With my husband’s departure my last happy days in garrison were ended, as a premonition of disaster that I had never known before weighed me down. I could not shake off the baleful influence of depressing thoughts. This presentiment and suspense, such as I had never known, made me selfish, and I shut into my heart the most uncontrollable anxiety, and could lighten no one else’s burden. The occupations of other summers could not even give temporary interest.
We heard constantly at the Fort of the disaffection of the young Indians of the reservation, and of their joining the hostiles. We knew, for we had seen for ourselves, how admirably they were equipped. We even saw on a steamer touching at our landing its freight of Springfield rifles piled up on the decks en route for the Indians up the river. There was unquestionable proof that they came into the trading-posts far above us and bought them, while our own brave 7th Cavalry troopers were sent out with only the short-range carbines that grew foul after the second firing.
While we waited in untold suspense for some hopeful news, the garrison was suddenly thrown into a state of excitement by important despatches that were sent from Division Head-quarters in the East. We women knew that eventful news had come, and could hardly restrain our curiosity, for it was of vital import to us. Indian scouts were fitted out at the Fort with the greatest despatch, and given instructions to make the utmost speed they could in reaching the expedition on the Yellowstone. After their departure, when there was no longer any need for secrecy, we were told that the expedition which had started from the Department of the Platte, and encountered the hostile Indians on the head-waters of the Rosebud, had been compelled to retreat.
All those victorious Indians had gone to join Sitting Bull, and it was to warn our regiment that this news was sent to our post, which was the extreme telegraphic communication in the North-west, and the orders given to transmit the information, that precautions might be taken against encountering so large a number of the enemy. The news of the failure of the campaign in the other department was a death-knell to our hopes. We felt that we had nothing to expect but that our troops would be overwhelmed with numbers, for it seemed to us an impossibility, as it really proved to be, that our Indian scouts should cross that vast extent of country in time to make the warning of use.

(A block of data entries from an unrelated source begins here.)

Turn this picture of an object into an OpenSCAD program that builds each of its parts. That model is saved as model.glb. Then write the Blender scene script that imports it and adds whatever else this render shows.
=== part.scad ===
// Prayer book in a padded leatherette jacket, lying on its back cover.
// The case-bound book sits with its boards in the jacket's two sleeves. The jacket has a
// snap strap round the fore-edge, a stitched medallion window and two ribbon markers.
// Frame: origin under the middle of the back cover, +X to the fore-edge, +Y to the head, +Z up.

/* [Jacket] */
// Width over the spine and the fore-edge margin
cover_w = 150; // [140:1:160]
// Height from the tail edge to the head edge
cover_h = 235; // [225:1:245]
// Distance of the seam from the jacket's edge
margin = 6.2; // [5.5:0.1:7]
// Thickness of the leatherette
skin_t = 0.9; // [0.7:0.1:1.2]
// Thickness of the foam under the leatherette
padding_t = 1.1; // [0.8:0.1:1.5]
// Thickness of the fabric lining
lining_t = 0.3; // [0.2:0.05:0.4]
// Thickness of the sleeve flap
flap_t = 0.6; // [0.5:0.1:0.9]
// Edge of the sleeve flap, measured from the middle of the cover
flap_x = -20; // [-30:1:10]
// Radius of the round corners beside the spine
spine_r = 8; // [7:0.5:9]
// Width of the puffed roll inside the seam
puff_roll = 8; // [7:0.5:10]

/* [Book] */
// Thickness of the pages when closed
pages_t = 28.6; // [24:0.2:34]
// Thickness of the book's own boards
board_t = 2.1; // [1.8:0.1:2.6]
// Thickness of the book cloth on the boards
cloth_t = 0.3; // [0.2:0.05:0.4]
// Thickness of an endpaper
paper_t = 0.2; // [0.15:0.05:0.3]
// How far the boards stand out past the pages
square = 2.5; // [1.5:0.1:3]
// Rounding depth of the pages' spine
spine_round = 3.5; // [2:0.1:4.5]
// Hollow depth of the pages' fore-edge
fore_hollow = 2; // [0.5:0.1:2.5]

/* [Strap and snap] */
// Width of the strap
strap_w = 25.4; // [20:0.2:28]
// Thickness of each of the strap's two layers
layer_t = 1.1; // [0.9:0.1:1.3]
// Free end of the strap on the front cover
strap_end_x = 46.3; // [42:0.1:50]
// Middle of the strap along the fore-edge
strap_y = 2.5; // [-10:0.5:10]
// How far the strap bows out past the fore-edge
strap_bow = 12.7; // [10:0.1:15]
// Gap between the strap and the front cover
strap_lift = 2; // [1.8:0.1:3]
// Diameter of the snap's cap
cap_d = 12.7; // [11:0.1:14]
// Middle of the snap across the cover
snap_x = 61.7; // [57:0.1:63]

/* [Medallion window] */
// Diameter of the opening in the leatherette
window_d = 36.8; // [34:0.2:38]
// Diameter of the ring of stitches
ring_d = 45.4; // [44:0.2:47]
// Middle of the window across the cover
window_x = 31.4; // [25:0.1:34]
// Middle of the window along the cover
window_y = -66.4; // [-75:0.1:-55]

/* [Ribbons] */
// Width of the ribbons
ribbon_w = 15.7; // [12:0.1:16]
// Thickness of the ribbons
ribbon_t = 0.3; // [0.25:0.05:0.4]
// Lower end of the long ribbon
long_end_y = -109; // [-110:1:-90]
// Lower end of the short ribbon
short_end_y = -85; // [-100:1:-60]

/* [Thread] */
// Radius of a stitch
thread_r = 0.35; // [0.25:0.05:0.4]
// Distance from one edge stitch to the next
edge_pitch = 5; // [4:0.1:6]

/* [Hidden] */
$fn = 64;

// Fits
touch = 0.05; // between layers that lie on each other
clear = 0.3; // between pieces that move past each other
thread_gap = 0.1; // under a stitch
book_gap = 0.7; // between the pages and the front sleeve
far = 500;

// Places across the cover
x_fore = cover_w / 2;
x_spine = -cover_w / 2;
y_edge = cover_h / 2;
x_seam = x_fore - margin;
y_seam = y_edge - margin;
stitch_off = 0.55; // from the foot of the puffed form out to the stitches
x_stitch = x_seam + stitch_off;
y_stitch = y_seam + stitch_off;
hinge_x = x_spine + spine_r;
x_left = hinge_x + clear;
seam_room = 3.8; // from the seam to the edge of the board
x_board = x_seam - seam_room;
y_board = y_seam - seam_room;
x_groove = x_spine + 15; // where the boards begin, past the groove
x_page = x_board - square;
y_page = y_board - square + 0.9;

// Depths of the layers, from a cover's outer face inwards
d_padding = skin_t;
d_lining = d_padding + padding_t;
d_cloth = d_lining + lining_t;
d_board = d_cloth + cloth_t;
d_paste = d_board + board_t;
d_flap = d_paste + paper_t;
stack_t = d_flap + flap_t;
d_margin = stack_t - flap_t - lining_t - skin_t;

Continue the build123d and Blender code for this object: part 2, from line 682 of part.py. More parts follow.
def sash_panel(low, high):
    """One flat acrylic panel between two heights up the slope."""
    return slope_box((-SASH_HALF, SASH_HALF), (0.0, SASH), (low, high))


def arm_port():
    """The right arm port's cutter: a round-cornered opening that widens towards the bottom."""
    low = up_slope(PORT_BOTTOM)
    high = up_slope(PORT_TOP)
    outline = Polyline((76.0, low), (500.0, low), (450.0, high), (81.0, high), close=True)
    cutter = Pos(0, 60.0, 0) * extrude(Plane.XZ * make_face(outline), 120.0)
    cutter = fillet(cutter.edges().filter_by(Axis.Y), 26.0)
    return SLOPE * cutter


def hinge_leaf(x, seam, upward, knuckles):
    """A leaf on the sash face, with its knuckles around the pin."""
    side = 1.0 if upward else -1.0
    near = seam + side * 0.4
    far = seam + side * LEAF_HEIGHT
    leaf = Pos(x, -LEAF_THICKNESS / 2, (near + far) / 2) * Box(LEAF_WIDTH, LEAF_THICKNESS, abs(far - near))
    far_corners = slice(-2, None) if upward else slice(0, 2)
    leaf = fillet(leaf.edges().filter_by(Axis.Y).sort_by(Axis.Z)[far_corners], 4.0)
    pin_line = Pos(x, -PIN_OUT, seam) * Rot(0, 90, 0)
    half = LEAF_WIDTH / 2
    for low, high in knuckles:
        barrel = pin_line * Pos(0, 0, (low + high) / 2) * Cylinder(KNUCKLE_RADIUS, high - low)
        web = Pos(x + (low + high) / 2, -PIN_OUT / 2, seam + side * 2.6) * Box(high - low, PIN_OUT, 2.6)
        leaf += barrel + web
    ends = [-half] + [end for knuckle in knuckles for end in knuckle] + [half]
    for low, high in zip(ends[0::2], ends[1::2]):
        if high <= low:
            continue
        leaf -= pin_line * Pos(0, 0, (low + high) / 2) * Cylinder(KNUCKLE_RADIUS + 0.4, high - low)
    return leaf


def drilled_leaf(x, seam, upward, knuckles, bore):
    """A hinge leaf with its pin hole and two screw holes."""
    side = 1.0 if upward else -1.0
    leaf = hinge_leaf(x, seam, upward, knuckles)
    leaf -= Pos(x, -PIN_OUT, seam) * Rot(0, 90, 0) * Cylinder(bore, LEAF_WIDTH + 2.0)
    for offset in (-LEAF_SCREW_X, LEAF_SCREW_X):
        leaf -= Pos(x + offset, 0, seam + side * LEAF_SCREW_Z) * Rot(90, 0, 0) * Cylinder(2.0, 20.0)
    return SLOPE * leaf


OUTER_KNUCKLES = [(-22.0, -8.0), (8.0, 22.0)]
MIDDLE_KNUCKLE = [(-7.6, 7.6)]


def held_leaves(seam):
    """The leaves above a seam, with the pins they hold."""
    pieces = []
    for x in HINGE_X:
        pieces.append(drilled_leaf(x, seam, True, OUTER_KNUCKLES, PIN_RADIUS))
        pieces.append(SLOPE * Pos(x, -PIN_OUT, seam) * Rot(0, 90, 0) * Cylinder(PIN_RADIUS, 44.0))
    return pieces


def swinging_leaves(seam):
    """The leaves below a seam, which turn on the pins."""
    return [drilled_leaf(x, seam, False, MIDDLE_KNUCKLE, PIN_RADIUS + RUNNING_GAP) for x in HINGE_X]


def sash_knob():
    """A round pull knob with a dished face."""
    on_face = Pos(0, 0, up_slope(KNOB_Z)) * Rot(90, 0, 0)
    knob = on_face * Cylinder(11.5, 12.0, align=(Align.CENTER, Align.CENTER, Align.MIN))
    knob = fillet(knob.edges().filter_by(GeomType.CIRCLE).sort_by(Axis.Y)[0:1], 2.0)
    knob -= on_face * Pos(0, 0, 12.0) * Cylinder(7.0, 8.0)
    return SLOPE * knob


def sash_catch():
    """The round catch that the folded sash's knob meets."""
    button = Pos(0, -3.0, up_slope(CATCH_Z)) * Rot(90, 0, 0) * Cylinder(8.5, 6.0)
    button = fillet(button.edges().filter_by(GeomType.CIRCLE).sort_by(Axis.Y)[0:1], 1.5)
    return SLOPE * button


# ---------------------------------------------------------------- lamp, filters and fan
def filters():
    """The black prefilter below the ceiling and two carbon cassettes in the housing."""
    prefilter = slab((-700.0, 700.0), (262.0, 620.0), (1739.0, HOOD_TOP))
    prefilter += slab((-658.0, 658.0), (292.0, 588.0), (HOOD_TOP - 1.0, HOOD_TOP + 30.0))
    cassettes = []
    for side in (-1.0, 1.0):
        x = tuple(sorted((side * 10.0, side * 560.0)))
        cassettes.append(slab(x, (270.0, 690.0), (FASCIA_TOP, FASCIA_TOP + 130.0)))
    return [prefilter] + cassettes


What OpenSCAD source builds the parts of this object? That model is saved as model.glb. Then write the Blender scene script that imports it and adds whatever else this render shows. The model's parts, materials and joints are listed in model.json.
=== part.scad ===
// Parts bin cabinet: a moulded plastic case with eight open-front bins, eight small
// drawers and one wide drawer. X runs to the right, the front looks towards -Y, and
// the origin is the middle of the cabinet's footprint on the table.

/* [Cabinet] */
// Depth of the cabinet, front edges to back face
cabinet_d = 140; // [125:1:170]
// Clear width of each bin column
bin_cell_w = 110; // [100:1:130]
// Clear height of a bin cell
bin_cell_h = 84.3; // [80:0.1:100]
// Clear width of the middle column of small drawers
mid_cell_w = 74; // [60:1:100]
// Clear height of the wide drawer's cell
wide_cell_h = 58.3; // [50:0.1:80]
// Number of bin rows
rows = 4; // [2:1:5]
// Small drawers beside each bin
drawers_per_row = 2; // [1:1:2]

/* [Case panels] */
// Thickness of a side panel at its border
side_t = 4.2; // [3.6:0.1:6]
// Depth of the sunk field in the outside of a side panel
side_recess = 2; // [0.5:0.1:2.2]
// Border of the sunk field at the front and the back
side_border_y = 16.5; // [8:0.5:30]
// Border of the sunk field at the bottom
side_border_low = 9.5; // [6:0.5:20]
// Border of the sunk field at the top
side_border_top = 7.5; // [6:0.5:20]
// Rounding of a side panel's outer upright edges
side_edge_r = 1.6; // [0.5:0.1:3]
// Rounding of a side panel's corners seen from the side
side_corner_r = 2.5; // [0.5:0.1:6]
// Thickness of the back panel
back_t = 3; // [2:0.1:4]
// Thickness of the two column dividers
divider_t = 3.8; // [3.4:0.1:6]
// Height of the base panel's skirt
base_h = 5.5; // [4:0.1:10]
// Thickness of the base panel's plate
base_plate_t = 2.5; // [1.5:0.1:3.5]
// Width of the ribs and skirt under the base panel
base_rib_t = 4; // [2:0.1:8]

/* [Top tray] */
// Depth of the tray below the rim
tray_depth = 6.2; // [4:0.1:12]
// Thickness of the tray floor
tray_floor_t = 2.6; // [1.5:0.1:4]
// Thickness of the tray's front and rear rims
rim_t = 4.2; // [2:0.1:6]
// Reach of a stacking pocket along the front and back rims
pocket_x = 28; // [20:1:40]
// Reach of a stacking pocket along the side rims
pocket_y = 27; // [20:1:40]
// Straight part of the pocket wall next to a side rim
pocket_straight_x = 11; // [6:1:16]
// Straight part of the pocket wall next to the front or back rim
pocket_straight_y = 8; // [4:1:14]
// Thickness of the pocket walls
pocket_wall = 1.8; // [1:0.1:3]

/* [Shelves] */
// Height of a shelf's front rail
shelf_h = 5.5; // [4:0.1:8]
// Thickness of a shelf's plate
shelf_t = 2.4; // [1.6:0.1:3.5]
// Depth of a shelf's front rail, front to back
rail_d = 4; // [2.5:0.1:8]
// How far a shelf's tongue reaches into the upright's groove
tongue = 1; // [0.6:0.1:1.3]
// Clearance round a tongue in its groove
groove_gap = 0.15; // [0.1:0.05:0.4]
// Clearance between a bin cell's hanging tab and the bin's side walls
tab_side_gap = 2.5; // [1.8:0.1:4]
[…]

The first steamer that returned from the Yellowstone brought letters from my husband, with the permission, for which I had longed unutterably, to join him by the next boat. The Indians had fired into the steamer when it had passed under the high bluffs in the gorges of the river. I counted the hours until the second steamer was ready. They were obliged, after loading, to cover the pilot-house and other vulnerable portions of the upper deck with sheet-iron to repel attacks. Then sand-bags were placed around the guards as protection, and other precautions taken for the safety of those on board. All these delays and preparations made me inexpressibly impatient, and it seemed as if the time would never come for the steamer to depart.
Meanwhile our own post was constantly surrounded by hostiles, and the outer pickets were continually subjected to attacks. It was no unusual sound to hear the long-roll calling out the infantry before dawn to defend the garrison. We saw the faces of the officers blanch, brave as they were, when the savages grew so bold as to make a daytime sortie upon our outer guards.
A picture of one day of our life in those disconsolate times is fixed indelibly in my memory.
On Sunday afternoon, the 25th of June, our little group of saddened women, borne down with one common weight of anxiety, sought solace in gathering together in our house. We tried to find some slight surcease from trouble in the old hymns: some of them dated back to our childhood’s days, when our mothers rocked us to sleep to their soothing strains. I remember the grief with which one fair young wife threw herself on the carpet and pillowed her head in the lap of a tender friend. Another sat dejected at the piano, and struck soft chords that melted into the notes of the voices. All were absorbed in the same thoughts, and their eyes were filled with far-away visions and longings. Indescribable yearning for the absent, and untold terror for their safety, engrossed each heart. The words of the hymn,
“E’en though a cross it be,
Nearer, my God, to Thee,”
came forth with almost a sob from every throat.